Second, watch WTI behavior at the $85 floor. Oil has bounced off this level three times since March, creating a technical support zone that coincides with Saudi Arabia’s rumored fiscal breakeven price. A clean break below $85 on confirmed Iranian supply restoration would signal structural oversupply is overwhelming geopolitical risk premium, bearish for energy equities but bullish for consumer-facing sectors. Conversely, if WTI holds $85 despite the Iranian gas comeback, it suggests other supply constraints (OPEC discipline, US shale plateau) are tighter than consensus believes.

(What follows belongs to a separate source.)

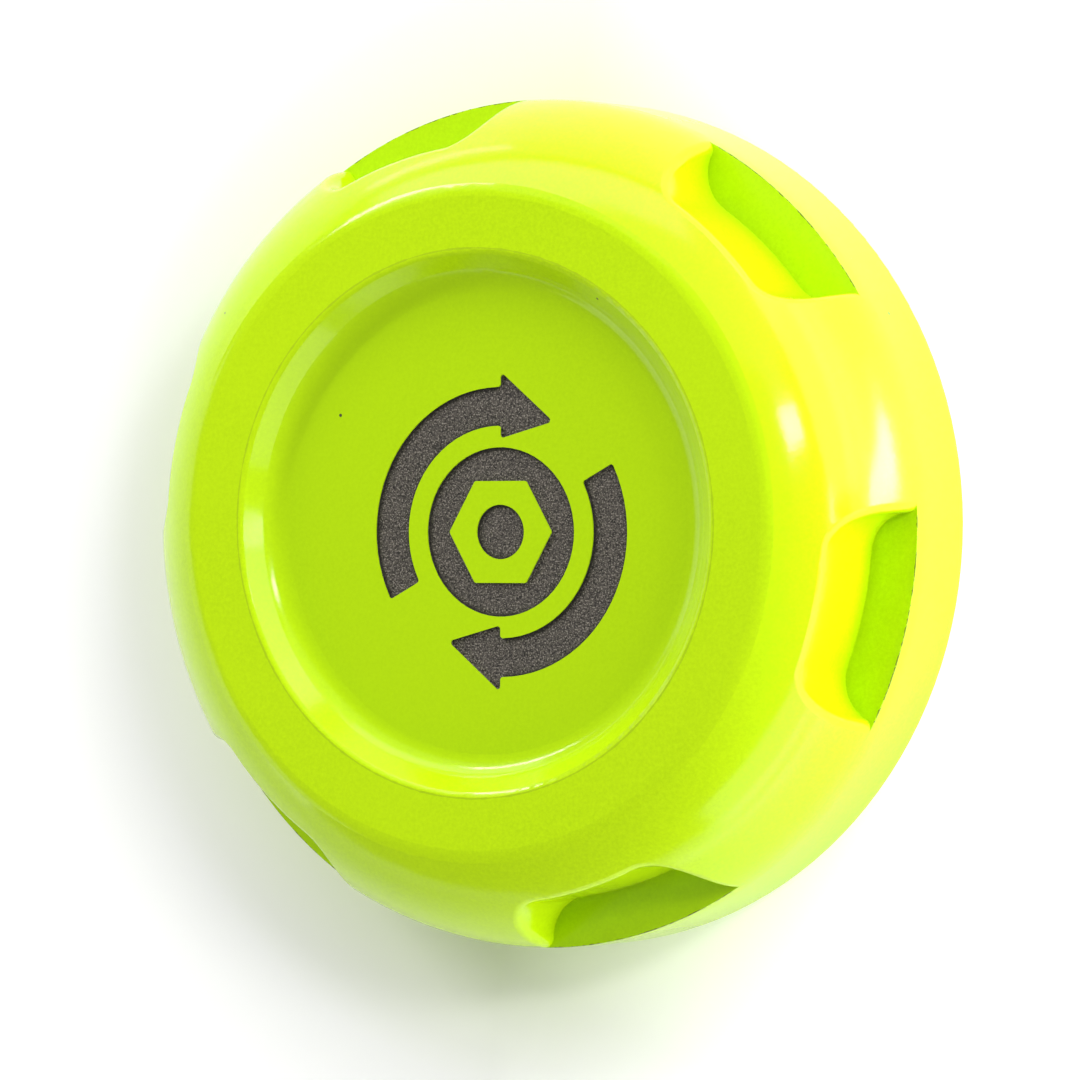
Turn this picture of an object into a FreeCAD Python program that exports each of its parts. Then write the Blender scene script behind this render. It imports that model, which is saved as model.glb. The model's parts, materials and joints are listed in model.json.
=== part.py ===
import FreeCAD, Part
import math
import os
import sys

import Sketcher

# Screw cap for a small fluid reservoir: a turned and milled aluminium shell over a threaded plastic
# insert, with a rubber diaphragm that seals on the neck and follows the level of the fluid.
# Millimetres. +Z is the way the face looks, z = 0 is the rim, and the cap's axis is the Z axis.

SIZES = {
    # outer form of the shell
    "cap_radius": 30.0,
    "cap_height": 17.0,
    "face_radius": 23.2,
    "dome_radius": 11.6,
    "crease_round": 2.0,
    "rim_round": 0.8,
    "bore_chamfer": 0.5,
    # dish in the face
    "dish_rim": 18.84,
    "dish_slope": 50.0,
    "dish_depth": 2.05,
    "dish_lip": 0.45,
    "dish_cove": 2.15,
    # finger pockets round the shoulder
    "pocket_wall": 26.5,
    "pocket_floor": 7.6,
    "pocket_half_width": 7.4,
    "pocket_cutter": 3.0,
    "pocket_lip": 0.7,
    "pocket_lead": 47.0,
    # engraved turning mark in the dish
    "mark_shift_right": 1.2,
    "mark_shift_down": 0.6,
    "mark_depth": 0.25,
    "mark_corner": 0.22,
    "arrow_inner": 7.4,
    "arrow_outer": 10.1,
    "arrow_head_inner": 6.5,
    "arrow_head_outer": 11.2,
    "arrow_head_length": 29.0,
    "arrow_sweep": 118.0,
    "arrow_tail": 28.0,
    "nut_disc": 5.9,
    "nut_outer": 4.1,
    "nut_hole": 1.9,
    # bore and screw holes under the shell
    "bore_radius": 24.0,
    "web_underside": 10.8,
    "screw_circle": 14.0,
    "screw_radius": 1.25,
    "screw_reach": 2.2,
    "screw_head": 2.3,
    "socket_flats": 1.5,
    "socket_depth": 0.8,
    # threaded insert
    "insert_rim": 0.3,
    "insert_disc_underside": 9.3,
    "thread_crest": 20.8,
    "thread_root": 21.8,
    "thread_pitch": 3.0,
    "thread_start": -1.5,
    "thread_travel": 7.0,
    "thread_mouth_half": 0.72,
    "thread_root_half": 0.32,
    "thread_top": 4.7,
    "ring_groove_radius": 22.1,
    "ring_groove_low": 6.2,
    "ring_groove_high": 7.25,
    "mouth_chamfer": 0.5,
    "seat_radius": 5.7,
    "seat_depth": 0.8,
    "vent_circle": 3.0,
    "vent_radius": 0.7,
    "channel_half_width": 0.9,
    "channel_depth": 0.4,
    # vent membrane and the ring that holds it
    "membrane_radius": 5.4,
    "membrane_thick": 0.2,
    "clamp_bore": 4.6,
    "clamp_thick": 0.45,
    # retaining ring
    "wire_circle": 21.45,
    "wire_radius": 0.45,
    "wire_sweep": 332.0,
    # slip ring and diaphragm
    "slip_bore": 16.4,
    "slip_radius": 21.3,
    "slip_underside": 8.7,
    "slip_thick": 0.5,
    "seal_radius": 21.4,
    "seal_bore": 16.2,
    "seal_underside": 7.4,
    "seal_rib": 0.3,
    "seal_rib_inner": 18.6,
    "seal_rib_outer": 20.0,
    "fold_wall": 0.6,
    "fold_slope": 21.0,
    "fold_inner": 13.6,
    "fold_outer": 15.8,
    "fold_top": 8.05,
    "fold_step": 0.93,
    "crown_radius": 12.8,
    "crown_gap": 0.1,
    "crown_underside": 4.85,
    "crown_thick": 0.8,
    "plate_radius": 11.2,
    "plate_thick": 1.0,
    "plate_hub": 3.4,
    "plate_hub_thick": 0.6,
}
POCKETS = 6
SCREWS = 3
VENTS = 4
ARROWS = 2
NUT_SIDES = 6
CHANNELS = 3
PAST_EDGE = 4.0
THREAD_OVERCUT = 0.2

DOME_BASE = (
    "Sizes.cap_height - sqrt(Sizes.dome_radius ^ 2"
    " - (Sizes.face_radius - Sizes.cap_radius + Sizes.dome_radius) ^ 2)"
)
DISH_FLOOR = "Sizes.cap_height - Sizes.dish_depth"
DISH_FOOT = "Sizes.dish_rim - Sizes.dish_depth / tan(Sizes.dish_slope * 1 deg)"

doc = FreeCAD.newDocument("ReservoirCap")
nodes = []


def make_sheet():
    """The driving dimensions, one named cell each."""
    sheet = doc.addObject("Spreadsheet::Sheet", "Sizes")
    for row, (alias, value) in enumerate(SIZES.items(), start=1):
        sheet.set(f"A{row}", alias)
        sheet.set(f"B{row}", str(value))
        sheet.setAlias(f"B{row}", alias)
    doc.recompute()
    return sheet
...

Third, track the VIX response to the next geopolitical headline. Today’s 15.32 reading represents extreme complacency by historical standards when multiple regional conflicts simmer simultaneously. If the next Middle East flare-up—and there will be one—fails to push VIX above 18, it confirms markets have fully adapted to persistent low-grade conflict as the new baseline. If VIX spikes above 22 on the next incident, it signals today’s calm was misplaced confidence, not rational discounting.
The Bottom Line
The Iranian gas comeback at South Pars is the dog that didn’t bark—a geopolitical development that would have dominated financial headlines 24 months ago but today merits barely a footnote beneath Myanmar explosions and Ethiopian elections. Markets have learned to fade Middle East energy disruptions unless they cross specific severity thresholds, and that learning has been consistently profitable throughout 2025 and into 2026. But every successful pattern recognition eventually meets the exception that breaks the model. Position for the base case—stable energy prices supporting equity multiples and compressing inflation fears—while keeping tight stops on energy exposure and maintaining gold positions as asymmetric tail risk hedges. The Iranian gas comeback confirms the resilience narrative, but resilience isn’t the same as invulnerability, and the difference between those two states is where portfolios get built or broken.